Ryan Sambol’s voice is that sort that a listener is warned against before hearing a note of Strange Boys’ music.  "Here," a friend may say, handing you a record, "if you can get past the guy’s voice, you’ll be into this."  On their debut outing, last year’s The Strange Boys and Girls Club, the band made room for some subtler folk-influenced numbers amidst a mass of garage blues.  This time around, the band has reversed the formula and made room for a couple garage rockers on a record filled with folk-influenced confessionals.

While a loose, Dylan-influenced record would have felt like a natural turn for the band, the music on Be Brave, particularly the record’s back half, is stately, measured and suggests Leonard Cohen as a primary influence.  This approach pushes Sambol’s voice into the foreground and leaves his detractors with very little to keep them around.

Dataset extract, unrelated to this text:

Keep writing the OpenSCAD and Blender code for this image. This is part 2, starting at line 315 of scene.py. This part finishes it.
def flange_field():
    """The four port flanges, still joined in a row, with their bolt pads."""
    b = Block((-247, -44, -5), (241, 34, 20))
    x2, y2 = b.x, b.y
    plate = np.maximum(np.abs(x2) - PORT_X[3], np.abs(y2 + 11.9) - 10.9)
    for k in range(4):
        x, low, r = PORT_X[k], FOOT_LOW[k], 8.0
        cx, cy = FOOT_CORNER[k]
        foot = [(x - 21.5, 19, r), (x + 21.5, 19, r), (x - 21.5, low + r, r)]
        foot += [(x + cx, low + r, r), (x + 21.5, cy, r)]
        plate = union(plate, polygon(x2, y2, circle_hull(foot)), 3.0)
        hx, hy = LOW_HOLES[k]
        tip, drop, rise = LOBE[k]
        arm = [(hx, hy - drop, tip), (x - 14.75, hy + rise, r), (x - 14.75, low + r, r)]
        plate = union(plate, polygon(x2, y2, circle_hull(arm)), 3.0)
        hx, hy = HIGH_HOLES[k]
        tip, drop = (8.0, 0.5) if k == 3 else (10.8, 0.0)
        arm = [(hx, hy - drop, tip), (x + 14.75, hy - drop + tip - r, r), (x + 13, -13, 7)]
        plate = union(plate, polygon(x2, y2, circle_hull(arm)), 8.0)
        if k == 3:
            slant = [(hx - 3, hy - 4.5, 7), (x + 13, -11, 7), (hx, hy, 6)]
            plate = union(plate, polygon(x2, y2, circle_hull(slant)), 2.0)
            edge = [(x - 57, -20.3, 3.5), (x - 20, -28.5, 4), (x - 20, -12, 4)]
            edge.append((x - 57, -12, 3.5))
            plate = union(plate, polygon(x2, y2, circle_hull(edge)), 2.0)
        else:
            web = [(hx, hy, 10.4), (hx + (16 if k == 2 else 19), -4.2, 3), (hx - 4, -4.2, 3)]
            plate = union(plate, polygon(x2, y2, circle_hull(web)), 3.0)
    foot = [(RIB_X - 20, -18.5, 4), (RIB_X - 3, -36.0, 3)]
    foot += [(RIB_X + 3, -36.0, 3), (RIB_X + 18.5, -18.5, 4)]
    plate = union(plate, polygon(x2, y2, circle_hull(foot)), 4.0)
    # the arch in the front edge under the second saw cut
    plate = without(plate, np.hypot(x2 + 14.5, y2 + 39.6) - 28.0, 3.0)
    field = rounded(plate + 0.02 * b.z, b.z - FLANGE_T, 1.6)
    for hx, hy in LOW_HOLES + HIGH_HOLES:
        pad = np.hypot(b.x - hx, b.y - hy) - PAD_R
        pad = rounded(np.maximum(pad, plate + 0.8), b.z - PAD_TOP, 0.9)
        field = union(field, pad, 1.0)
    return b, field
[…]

Fortunately for the skeptical, though, "I See" starts the album on a comfortable note, suggesting where the approach not taken could have led them, a mid-tempo, harmonica-led folk rocker reminiscent of late-sixties Kinks album filler.  As early as the album’s second track, "A Walk On the Bleach", Strange Boys are setting the tone for what is to follow.  Wisely, though, the band puts the listener at ease with a couple more garage-blues workouts, including the standout title track, before setting out firmly on the course that will lead to the record’s final track, "You Can’t Only Love When You Want".  A tender and surprisingly durable performance, the song is Sambol’s "Hallelujah", complete with references to seraphim and, in the spirit of "Tower of Song", to a higher compositional spirit, Townes Van Zandt, the younger man’s Hank Williams.

Be Brave is clearly a breakup album, which may go some way toward explaining the solitary figure cut by Sambol on the record’s latter half.  If it is a band-breakup album, though, that would be a shame.  As accustomed as you may become to Sambol’s voice over the course of Be Brave, and as much as you may admire the discipline and gravity on display, even the most enamored listener will likely be looking forward not just to the next Strange Boys record, but also to one with more Strange Boys on it.